Eleven others continue to be held without charge. Police were last week granted an extension to continue questioning them until today. Under Britain’s draconian anti-terror laws, police can hold suspects without charge for up to 28 days.
In an unprecedented move, the charges were announced at a televised press conference held Monday and convened jointly by the Metropolitan Police and the Crown Prosecution Service (CPS) Counter Terrorism Division. No questions were allowed.
It is believed to be the first time that the CPS has made a statement pre-trial. Susan Hemming for the CPS outlined the charges against the 11 and said it was “extremely important that there should be responsible media reporting which should not prejudice the due process of law.”
Her reminder to the press made even more unusual the statement by Metropolitan Police Deputy Assistant Commissioner Peter Clarke, who followed directly after.

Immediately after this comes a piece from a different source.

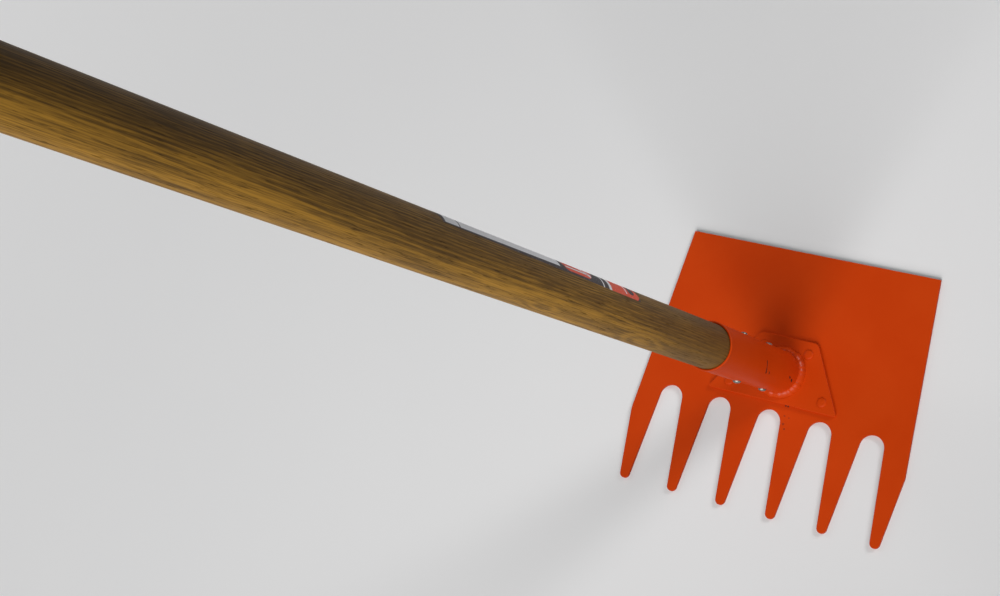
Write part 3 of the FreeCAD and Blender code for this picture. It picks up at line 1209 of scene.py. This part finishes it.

Whilst Clarke avoided any reference to the specific charges, he spoke in some detail about the extent of the investigation, which has included 69 searches of houses, flats and business premises, vehicles and open spaces.
Searches “had found more than 400 computers, 200 mobile telephones and 8,000 computer media items such as memory sticks, CDs and DVDs,” he said, adding that police experts had recovered 6,000 gigabytes of data from the seized computers.

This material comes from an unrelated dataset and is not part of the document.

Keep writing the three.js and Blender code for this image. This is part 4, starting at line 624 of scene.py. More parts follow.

Police had also uncovered bomb-making equipment, including chemicals and electrical components, as well as a number of video recordings, which he called “martyrdom” tapes, saying they had “given us a clearer picture of the alleged plot.”
“The threat from terrorism is real. It is here, it is deadly and it is enduring,” he continued, warning that “the investigation is far from complete. The scale is immense, inquiries will span the globe. The enormity of the alleged plot will be matched only by our determination to follow every lead and line of inquiry.”
The press conference was particularly unexpected as police had been given until Wednesday to continue questioning many of those detained.
On Monday morning, it had been announced that solicitors acting for Cossar Ali were to challenge her continued detention at the High Court that afternoon, on the grounds that it was unlawful under the Human Rights Act because the district judge who had extended her detention almost one week ago had not explained his reasons for doing so. Her solicitor said it was when he arrived at court to argue this case that he discovered she was to be charged.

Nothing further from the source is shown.